Read Noel Wilson’s work concerning the total invalidity that is the educational standard and standardized testing regime. See his “Educational Standards and the Problem of Error” at: http://epaa.asu.edu/ojs/article/view/577/700 .
Sorry Duane but I disagree. I believe that the writing and speaking out that I do “bites the hand that feeds me.” When I said, “would not give the evaluators a true measure of what students comprehend,” I was referring to a rule by the state. Not my rule.
Thanks for your comment.
Peter,
I understand that administrators are under enormous pressure to conform. However that does not absolve them from the harms that are being caused by these educational malpractices.

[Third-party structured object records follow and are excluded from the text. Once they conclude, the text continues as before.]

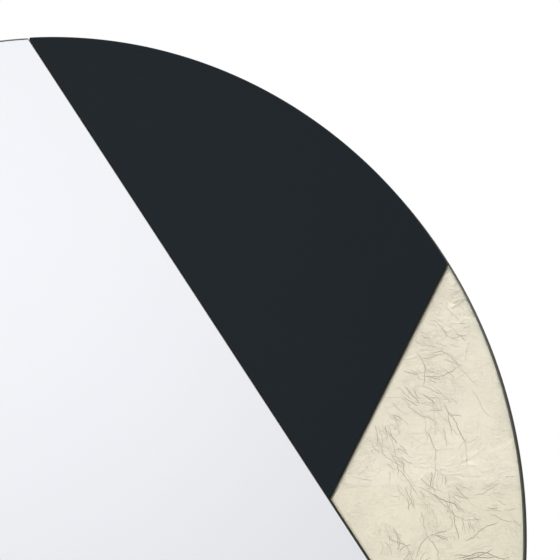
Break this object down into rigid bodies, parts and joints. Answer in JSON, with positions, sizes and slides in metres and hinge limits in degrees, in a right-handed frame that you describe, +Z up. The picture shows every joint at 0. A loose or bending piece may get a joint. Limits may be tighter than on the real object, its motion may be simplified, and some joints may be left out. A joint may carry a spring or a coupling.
{
  "type": "round wall mirror",
  "caption": "Round frameless wall mirror of clear mirror, black glass and metal-leaf glass panels on a backing board, hung on an interlocking aluminium rail.",
  "frame": {"origin": "on the wall plane, midway between the two screw holes of the wall rail", "axes": "+Z up, +X to the right of someone facing the mirror, -Y out of the wall towards the room"},
  "size_m": [0.9999, 0.0275, 1.0006],
  "materials": {
    "mirror_glass": "polished float glass, silvered behind",
    "black_glass": "polished black back-painted glass",
    "leaf_glass": "clear polished float glass",
    "metal_leaf": "creased pale champagne metal leaf",
    "safety_film": "matt grey film",
    "foam_tape": "white closed-cell foam tape",
    "silicone": "neutral-cure mirror silicone",
    "black_board": "black-faced medium-density fibreboard",
    "edge_band": "black plastic edge band",
    "rail_aluminium": "mill-finish extrusion",
    "zinc_screw": "bright zinc plate",
    "hardboard": "smooth brown hardboard",
    "pad_rubber": "matt black rubber",
    "stop_plastic": "fine-textured black moulding"
  },
  "bodies": {
    "wall_mount": {"wall_rail": "rail_aluminium", "left_rail_stop": "stop_plastic", "right_rail_stop": "stop_plastic"},
    "mirror_panel": {"mirror_glass": "mirror_glass", "black_glass": "black_glass", "leaf_glass": "leaf_glass", "leaf_sheet": "metal_leaf", "mirror_safety_film": "safety_film", "black_safety_film": "safety_film", "leaf_safety_film": "safety_film", "mirror_tape": "foam_tape", "black_tape": "foam_tape", "leaf_tape": "foam_tape", "mirror_adhesive": "silicone", "black_adhesive": "silicone", "leaf_adhesive": "silicone", "backing_board": "black_board", "edge_band": "edge_band", "panel_rail": "rail_aluminium", "panel_rail_screws": "zinc_screw", "spacer_batten": "hardboard", "batten_screws": "zinc_screw", "wall_pads": "pad_rubber"}
  },
  "joints": [
    {"name": "lift_off", "type": "slide", "parent": "wall_mount", "child": "mirror_panel", "axis": [0, 0, 1], "range_m": [0, 0.015]}
  ]
}
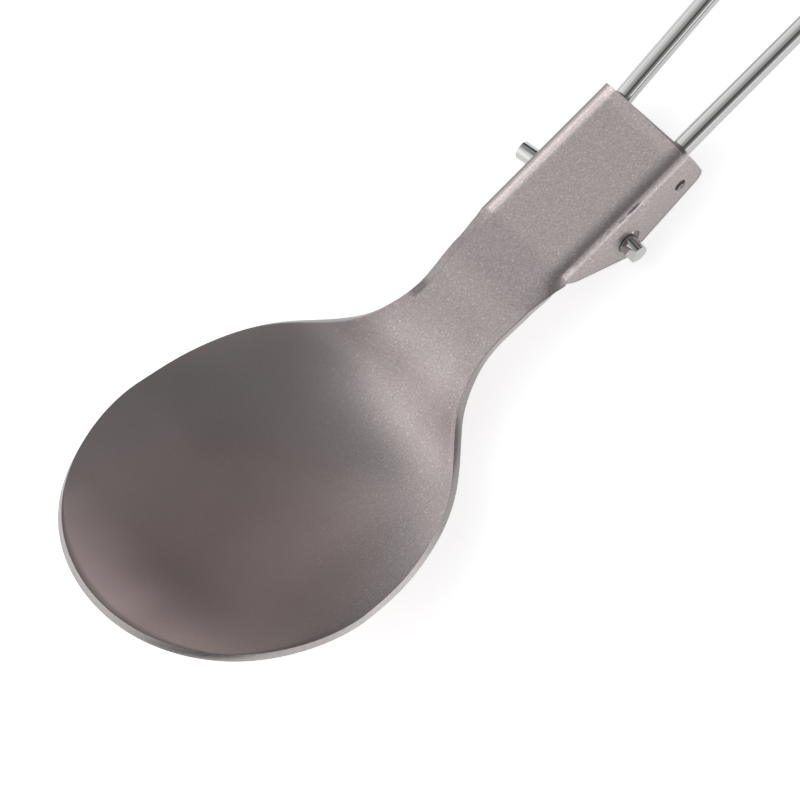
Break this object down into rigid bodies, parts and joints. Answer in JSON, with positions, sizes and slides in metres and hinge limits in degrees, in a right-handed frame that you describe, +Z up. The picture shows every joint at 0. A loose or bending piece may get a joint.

I have started to directly confront all (teachers and administrators) in a more personal manner because I believe that too many for far too long have “gone along to get along” all the while the students are being educationally harmed and, “that ain’t right”. (And, even though certified to be an administrator in 1998, I chose to stay in the classroom because I knew I couldn’t be a part if this current insanity.) I want all to delve into their own personal beliefs and ethics and see if what they are doing can be “squared” with those beliefs and ethics.
Since (notice I didn’t say if) the standards and tests are completely invalid as per Wilson, what justification can one make to not fight against this beast of educational malpractice and ethical compromise?
I cannot fathom any. If you have any let me please let us know.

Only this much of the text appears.